» Challenge:
Repeat only the lines from the one containing "-1, CASE_SCREW), STEEL));" through the one containing "before = set(bpy.data.objects)", exactly as written, both ends included.

BEGIN Given records

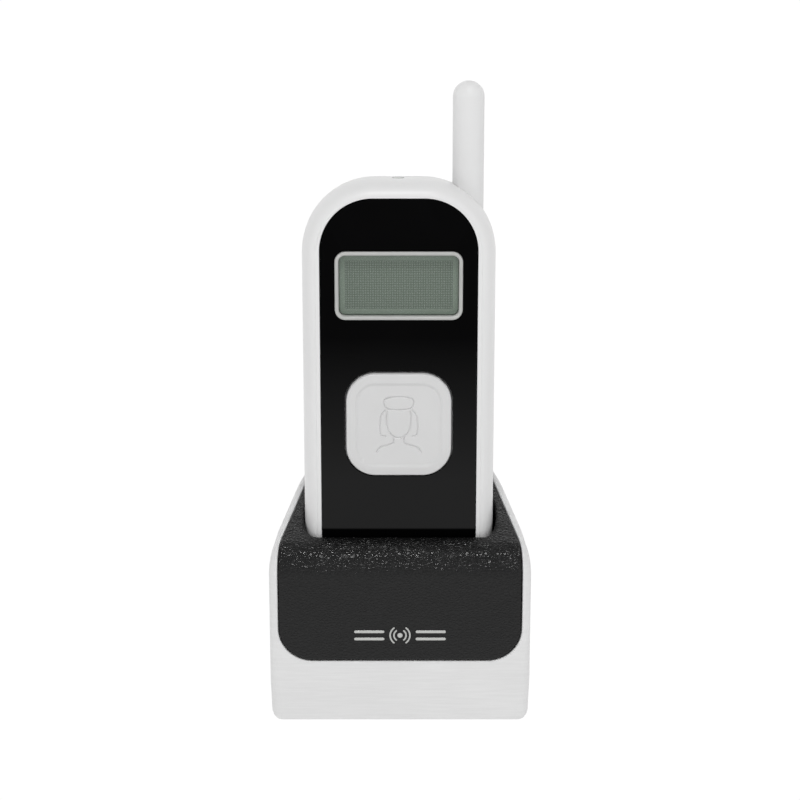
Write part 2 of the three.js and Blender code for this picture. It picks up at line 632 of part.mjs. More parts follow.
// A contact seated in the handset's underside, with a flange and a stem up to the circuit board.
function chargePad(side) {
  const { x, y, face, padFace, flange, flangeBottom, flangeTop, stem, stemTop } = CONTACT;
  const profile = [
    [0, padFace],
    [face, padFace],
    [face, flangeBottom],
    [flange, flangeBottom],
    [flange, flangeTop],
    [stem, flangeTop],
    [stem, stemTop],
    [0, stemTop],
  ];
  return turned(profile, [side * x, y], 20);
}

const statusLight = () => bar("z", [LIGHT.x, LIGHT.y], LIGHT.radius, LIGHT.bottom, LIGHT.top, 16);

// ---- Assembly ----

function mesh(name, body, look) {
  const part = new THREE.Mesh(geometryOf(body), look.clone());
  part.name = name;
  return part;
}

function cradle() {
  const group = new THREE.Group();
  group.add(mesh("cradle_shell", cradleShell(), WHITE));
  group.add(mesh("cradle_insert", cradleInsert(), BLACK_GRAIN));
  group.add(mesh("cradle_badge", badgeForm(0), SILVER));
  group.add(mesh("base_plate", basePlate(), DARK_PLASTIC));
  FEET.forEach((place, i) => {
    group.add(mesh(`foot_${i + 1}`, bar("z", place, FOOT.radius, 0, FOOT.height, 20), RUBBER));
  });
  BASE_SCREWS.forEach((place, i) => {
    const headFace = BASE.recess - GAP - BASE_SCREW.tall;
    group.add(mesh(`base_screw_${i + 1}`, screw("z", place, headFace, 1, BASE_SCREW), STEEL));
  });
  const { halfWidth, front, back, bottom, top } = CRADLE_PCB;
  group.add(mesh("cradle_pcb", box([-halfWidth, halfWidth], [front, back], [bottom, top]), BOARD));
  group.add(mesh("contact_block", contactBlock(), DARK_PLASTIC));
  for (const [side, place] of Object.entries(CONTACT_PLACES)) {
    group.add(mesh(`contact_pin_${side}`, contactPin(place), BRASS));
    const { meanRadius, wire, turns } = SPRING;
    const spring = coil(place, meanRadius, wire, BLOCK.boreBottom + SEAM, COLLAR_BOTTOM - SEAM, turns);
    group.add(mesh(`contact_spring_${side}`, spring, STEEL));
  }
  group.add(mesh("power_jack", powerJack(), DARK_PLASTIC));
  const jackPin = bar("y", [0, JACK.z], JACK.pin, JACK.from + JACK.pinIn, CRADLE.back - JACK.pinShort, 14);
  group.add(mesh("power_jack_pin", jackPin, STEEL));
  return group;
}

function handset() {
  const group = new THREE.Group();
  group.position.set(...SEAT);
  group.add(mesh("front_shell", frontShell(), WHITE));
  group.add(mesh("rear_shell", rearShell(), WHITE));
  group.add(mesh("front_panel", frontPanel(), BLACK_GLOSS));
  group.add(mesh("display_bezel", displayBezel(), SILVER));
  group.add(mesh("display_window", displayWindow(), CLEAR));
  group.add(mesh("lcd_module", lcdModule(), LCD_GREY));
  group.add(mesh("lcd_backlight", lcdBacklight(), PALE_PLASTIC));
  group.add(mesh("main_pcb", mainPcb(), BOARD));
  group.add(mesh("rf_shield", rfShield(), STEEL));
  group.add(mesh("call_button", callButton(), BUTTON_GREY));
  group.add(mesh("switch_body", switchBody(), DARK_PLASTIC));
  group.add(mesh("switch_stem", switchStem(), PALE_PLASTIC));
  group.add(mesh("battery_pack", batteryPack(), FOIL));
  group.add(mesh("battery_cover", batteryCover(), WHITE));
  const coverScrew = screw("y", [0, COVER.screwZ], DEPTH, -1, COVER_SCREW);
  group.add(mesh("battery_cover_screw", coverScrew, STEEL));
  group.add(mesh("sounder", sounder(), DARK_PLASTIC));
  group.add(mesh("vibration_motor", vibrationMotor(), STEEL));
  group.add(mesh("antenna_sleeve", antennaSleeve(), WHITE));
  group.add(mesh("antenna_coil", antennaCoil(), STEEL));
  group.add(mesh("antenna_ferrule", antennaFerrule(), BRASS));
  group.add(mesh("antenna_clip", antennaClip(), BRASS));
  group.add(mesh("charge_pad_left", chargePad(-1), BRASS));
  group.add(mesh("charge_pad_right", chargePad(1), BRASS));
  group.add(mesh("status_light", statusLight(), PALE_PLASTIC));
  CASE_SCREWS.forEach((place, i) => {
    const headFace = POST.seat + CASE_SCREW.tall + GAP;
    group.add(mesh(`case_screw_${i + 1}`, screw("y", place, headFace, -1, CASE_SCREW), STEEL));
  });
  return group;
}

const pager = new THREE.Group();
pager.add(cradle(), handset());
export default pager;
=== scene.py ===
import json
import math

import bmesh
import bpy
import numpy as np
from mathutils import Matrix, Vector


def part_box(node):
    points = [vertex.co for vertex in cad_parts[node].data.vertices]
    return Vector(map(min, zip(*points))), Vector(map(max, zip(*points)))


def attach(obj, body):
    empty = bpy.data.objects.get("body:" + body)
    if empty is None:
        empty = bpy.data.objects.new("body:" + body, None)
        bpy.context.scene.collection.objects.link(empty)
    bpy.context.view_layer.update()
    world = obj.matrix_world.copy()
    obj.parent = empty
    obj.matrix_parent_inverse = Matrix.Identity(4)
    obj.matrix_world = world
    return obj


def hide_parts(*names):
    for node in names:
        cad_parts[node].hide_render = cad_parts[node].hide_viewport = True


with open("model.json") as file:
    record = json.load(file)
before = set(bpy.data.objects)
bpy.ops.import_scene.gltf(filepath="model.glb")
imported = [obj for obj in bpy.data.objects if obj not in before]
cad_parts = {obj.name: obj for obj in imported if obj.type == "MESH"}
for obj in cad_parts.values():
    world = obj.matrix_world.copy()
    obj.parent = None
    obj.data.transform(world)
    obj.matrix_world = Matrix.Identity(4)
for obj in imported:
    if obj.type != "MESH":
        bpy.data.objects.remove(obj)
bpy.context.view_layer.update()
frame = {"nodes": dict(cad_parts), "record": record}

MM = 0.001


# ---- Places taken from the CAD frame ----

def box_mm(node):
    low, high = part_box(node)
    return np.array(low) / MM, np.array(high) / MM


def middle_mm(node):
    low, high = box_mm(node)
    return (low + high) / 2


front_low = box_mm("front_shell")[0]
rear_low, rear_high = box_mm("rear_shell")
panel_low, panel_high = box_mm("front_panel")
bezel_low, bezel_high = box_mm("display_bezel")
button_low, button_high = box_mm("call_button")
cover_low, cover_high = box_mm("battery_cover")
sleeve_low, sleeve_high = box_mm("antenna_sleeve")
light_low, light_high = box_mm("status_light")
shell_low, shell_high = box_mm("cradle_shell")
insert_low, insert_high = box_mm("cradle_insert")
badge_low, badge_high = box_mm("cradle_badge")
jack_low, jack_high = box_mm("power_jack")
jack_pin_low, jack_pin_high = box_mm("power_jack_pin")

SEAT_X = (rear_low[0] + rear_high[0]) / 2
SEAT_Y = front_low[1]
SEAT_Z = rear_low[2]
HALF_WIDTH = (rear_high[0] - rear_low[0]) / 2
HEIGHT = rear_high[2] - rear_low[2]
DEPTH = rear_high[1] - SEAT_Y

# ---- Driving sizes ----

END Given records
BEGIN Given records

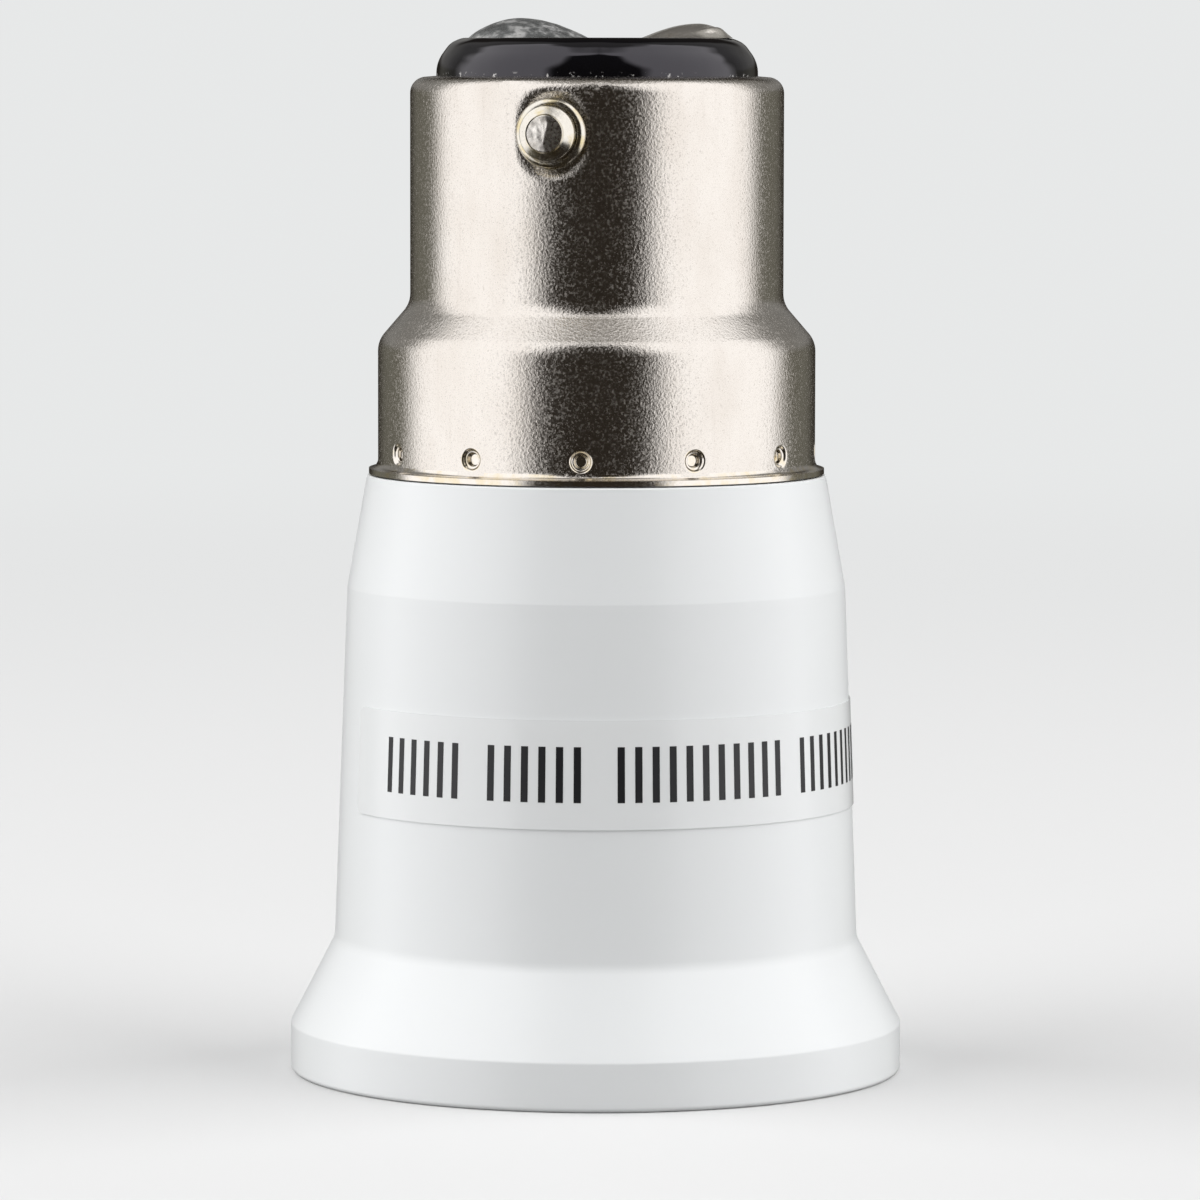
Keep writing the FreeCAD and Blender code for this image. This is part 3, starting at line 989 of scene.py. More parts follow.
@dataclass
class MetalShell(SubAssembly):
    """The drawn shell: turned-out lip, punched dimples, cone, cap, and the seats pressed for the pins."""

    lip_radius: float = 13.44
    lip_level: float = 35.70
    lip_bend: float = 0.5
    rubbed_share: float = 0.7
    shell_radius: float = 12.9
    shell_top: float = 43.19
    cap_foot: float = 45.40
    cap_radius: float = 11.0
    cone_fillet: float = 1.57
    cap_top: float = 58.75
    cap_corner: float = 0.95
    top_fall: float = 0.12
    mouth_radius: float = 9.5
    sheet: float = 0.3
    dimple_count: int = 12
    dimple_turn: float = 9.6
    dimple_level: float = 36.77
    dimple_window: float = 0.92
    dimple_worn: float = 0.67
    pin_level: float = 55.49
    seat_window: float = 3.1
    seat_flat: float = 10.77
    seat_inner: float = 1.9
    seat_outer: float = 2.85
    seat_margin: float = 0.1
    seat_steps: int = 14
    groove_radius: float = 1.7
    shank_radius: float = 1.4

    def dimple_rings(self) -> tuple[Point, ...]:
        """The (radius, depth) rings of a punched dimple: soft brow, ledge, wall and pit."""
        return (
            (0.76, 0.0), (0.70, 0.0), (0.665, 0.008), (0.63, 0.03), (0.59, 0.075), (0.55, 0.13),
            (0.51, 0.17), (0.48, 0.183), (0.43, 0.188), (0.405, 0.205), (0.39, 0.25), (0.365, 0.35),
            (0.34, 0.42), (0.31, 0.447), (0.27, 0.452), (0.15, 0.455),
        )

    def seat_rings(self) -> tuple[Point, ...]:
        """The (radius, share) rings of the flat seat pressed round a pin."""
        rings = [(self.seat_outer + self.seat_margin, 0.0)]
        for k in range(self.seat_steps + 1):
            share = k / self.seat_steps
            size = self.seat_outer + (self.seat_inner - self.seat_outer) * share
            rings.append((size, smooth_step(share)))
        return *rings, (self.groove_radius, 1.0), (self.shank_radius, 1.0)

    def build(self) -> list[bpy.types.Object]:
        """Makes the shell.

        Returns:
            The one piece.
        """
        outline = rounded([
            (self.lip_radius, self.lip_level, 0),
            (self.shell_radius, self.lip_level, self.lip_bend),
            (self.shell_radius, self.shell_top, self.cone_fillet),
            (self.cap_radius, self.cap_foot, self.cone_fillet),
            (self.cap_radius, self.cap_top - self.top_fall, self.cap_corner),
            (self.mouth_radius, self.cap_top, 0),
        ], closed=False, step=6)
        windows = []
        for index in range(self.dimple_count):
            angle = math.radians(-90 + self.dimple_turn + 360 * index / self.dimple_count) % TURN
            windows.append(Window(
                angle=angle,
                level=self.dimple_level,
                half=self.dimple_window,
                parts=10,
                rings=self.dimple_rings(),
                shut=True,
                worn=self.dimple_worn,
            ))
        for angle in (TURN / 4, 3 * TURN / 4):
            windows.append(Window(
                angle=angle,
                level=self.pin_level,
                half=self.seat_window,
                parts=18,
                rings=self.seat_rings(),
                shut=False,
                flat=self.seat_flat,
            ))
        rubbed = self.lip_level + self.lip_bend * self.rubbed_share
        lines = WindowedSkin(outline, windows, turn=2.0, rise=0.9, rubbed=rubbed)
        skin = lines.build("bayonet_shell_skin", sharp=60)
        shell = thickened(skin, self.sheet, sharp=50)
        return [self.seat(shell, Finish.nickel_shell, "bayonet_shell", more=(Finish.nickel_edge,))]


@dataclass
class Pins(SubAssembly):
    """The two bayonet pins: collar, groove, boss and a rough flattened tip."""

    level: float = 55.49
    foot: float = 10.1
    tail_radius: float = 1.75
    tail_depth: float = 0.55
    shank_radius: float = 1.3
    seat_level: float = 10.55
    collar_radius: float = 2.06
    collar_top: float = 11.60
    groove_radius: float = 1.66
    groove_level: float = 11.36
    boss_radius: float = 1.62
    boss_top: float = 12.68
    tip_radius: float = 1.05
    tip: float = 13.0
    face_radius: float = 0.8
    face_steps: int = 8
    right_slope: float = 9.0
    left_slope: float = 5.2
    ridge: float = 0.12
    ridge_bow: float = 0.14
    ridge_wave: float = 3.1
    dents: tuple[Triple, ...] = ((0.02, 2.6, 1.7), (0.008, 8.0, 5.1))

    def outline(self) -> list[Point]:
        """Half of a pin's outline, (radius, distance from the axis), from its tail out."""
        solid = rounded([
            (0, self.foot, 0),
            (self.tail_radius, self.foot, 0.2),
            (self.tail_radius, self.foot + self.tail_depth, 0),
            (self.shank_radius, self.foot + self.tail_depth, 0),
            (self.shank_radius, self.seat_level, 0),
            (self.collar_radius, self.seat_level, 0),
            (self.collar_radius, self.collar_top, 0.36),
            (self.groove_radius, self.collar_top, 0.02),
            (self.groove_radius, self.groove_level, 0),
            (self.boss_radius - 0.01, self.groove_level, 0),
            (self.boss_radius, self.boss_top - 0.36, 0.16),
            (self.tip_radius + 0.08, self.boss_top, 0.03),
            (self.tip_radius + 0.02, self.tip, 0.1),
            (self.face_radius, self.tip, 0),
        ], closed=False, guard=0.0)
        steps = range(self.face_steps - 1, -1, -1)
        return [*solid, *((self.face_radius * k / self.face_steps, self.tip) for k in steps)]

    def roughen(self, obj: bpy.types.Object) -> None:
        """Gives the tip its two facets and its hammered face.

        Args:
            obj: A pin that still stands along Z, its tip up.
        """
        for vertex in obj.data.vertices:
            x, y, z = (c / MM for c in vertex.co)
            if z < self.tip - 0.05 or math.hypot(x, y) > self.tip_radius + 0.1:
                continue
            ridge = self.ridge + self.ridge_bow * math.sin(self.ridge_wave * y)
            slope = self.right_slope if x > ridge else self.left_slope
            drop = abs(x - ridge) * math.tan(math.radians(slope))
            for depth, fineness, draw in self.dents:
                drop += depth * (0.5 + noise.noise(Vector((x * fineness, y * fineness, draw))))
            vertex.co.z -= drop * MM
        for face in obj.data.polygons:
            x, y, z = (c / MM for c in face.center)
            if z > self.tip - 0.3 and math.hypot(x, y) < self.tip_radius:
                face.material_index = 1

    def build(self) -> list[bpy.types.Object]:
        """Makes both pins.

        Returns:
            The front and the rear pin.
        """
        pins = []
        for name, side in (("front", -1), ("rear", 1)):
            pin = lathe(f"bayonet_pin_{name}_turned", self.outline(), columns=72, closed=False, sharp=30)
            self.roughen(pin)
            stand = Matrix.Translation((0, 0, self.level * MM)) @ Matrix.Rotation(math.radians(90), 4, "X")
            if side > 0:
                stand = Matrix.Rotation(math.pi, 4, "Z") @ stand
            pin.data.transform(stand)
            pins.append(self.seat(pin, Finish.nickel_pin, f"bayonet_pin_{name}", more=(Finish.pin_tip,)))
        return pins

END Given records

» Answer for this exercise:
    group.add(mesh(`case_screw_${i + 1}`, screw("y", place, headFace, -1, CASE_SCREW), STEEL));
  });
  return group;
}

const pager = new THREE.Group();
pager.add(cradle(), handset());
export default pager;
=== scene.py ===
import json
import math

import bmesh
import bpy
import numpy as np
from mathutils import Matrix, Vector


def part_box(node):
    points = [vertex.co for vertex in cad_parts[node].data.vertices]
    return Vector(map(min, zip(*points))), Vector(map(max, zip(*points)))


def attach(obj, body):
    empty = bpy.data.objects.get("body:" + body)
    if empty is None:
        empty = bpy.data.objects.new("body:" + body, None)
        bpy.context.scene.collection.objects.link(empty)
    bpy.context.view_layer.update()
    world = obj.matrix_world.copy()
    obj.parent = empty
    obj.matrix_parent_inverse = Matrix.Identity(4)
    obj.matrix_world = world
    return obj


def hide_parts(*names):
    for node in names:
        cad_parts[node].hide_render = cad_parts[node].hide_viewport = True


with open("model.json") as file:
    record = json.load(file)
before = set(bpy.data.objects)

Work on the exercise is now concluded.